Kaneko's NGO helped 92-year-old Yamakawa Tokumi to return to Japan and gain Japanese nationality. Yamakawa had embarked in 1938 from Kobe with her husband and his family on what she expected to be a temporary evacuation, only to wind up unable to return for six decades due to a lack of proof of Japanese nationality. Born into a desperately poor family, she had never been entered into a household register. A family court in Japan heard testimony from her relatives that she was in fact Japanese, and permitted her to be added to one of their registers.
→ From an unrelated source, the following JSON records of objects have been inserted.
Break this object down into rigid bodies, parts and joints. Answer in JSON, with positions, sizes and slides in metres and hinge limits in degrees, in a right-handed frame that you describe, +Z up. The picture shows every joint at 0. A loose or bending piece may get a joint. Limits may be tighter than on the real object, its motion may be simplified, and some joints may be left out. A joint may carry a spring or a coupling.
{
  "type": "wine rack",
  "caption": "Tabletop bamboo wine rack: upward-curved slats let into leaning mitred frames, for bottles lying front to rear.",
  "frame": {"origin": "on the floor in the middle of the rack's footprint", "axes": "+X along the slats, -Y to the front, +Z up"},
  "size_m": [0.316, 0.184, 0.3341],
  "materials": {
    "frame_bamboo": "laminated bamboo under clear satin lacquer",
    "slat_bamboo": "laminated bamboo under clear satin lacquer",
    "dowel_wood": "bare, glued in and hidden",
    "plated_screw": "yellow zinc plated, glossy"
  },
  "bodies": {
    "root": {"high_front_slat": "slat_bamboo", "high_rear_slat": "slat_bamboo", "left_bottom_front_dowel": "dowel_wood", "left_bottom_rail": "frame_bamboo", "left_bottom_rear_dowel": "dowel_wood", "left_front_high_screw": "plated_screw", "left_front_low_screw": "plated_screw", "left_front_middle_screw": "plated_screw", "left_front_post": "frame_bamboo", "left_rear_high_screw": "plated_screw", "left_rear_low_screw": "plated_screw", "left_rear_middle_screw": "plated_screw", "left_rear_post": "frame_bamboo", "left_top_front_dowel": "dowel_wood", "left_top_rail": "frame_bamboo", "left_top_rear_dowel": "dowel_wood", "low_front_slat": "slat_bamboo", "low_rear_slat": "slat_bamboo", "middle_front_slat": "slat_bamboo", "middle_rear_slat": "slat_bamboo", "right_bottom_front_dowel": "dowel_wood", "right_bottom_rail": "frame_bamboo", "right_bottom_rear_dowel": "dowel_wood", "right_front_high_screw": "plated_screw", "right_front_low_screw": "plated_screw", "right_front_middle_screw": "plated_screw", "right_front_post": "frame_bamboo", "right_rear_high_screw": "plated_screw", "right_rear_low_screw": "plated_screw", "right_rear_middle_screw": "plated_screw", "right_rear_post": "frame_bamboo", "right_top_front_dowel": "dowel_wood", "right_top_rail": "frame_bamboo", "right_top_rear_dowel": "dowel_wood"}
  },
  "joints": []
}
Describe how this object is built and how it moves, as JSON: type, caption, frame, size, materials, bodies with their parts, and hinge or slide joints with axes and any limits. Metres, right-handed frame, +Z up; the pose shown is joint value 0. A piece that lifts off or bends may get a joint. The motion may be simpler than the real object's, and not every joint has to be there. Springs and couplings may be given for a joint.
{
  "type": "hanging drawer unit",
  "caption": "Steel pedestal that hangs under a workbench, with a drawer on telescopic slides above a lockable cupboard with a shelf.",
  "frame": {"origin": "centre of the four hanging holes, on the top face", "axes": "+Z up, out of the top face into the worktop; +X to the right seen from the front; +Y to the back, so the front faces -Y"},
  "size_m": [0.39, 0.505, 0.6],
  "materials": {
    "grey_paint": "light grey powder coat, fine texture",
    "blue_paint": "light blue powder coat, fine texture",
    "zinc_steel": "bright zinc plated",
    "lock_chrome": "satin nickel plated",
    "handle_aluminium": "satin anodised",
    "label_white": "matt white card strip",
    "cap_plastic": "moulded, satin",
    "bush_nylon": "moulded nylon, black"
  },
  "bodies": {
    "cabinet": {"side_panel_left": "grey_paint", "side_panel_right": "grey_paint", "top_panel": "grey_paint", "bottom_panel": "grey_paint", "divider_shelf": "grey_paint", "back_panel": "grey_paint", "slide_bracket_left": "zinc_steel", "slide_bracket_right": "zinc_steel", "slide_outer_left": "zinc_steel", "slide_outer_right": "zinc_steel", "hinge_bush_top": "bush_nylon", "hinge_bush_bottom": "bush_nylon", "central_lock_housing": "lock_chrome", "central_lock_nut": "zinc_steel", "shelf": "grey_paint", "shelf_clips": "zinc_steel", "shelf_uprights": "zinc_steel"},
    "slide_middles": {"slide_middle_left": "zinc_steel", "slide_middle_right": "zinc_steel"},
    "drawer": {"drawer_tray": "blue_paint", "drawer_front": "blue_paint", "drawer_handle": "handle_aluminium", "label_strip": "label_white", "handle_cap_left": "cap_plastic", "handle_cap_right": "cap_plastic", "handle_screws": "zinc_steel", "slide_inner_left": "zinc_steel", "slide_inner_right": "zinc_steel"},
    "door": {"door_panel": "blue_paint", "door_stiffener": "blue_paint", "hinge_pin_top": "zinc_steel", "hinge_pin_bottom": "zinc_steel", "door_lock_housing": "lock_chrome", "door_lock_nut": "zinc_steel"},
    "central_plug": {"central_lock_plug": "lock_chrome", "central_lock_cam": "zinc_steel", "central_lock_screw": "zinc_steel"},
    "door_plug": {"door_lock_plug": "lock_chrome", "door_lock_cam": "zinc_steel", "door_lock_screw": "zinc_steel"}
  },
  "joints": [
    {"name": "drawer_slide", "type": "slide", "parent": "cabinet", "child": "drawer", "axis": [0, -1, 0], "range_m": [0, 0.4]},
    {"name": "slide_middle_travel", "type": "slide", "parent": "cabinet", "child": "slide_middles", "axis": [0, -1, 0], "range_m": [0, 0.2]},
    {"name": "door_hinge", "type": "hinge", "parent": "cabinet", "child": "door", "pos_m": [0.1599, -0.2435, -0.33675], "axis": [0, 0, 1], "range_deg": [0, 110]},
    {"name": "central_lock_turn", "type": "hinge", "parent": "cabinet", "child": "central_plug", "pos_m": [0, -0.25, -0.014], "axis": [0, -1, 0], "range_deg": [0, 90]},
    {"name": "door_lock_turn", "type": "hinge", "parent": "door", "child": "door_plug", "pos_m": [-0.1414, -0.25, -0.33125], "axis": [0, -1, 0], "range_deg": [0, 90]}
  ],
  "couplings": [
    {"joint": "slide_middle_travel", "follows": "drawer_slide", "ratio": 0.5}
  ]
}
Kaneko's group also helped 85-year-old Matsuikawa Tamako (Yang Yusong) to visit Japan and obtain Japanese nationality. The adopted daughter of a Chinese man, she was taken with her mother Kichi to Fuqing in the wake of 1923 Kantō earthquake. The family lived in extreme poverty. After her adoptive father died, she was sold into a marriage and her mother returned to Japan, and contact between the two ceased. She had never been entered into her mother’s household registration. (Kichi died in 1963.) According to Kaneko’s report, Kichi couldn’t stand life in China, and after her husband died, she sold Tamako and used the money for boat fare back to Japan. The 1934 consular police report, which listed Matsuikawa Kichi as among those "newly discovered" to be in Fuqing, provides a somewhat different account: Kichi had come to Fuqing in 1920 and had made two return trips to Japan in the years since; her husband was in Japan at the time of the report. She had three children, but had given away two (Tamako would have been 21 years old at this time; her status is not clear). Engaged in farming, she indicated that she had no intention of returning to Japan. But like Ogura Nobu and other women, she no doubt made tactical decisions based on changing circumstances.
In addition to women married to men in Fuqing, Kaneko's group also helped with the repatriation of four men who had been adopted as children and taken to China during the war. For powerful accounts of these experiences, see the memoir of Fujimoto/Chen Sōbi, and Chen Youxiong/Tomoo's account in Kaneko's reportage.
Tied as they are to the longer history of women's movements between Japan and Fuqing, these mobile stories must be situated within the larger context of Fuqingese/Fujianese/Chinese migration to Japan in the post-Mao Zedong reform era.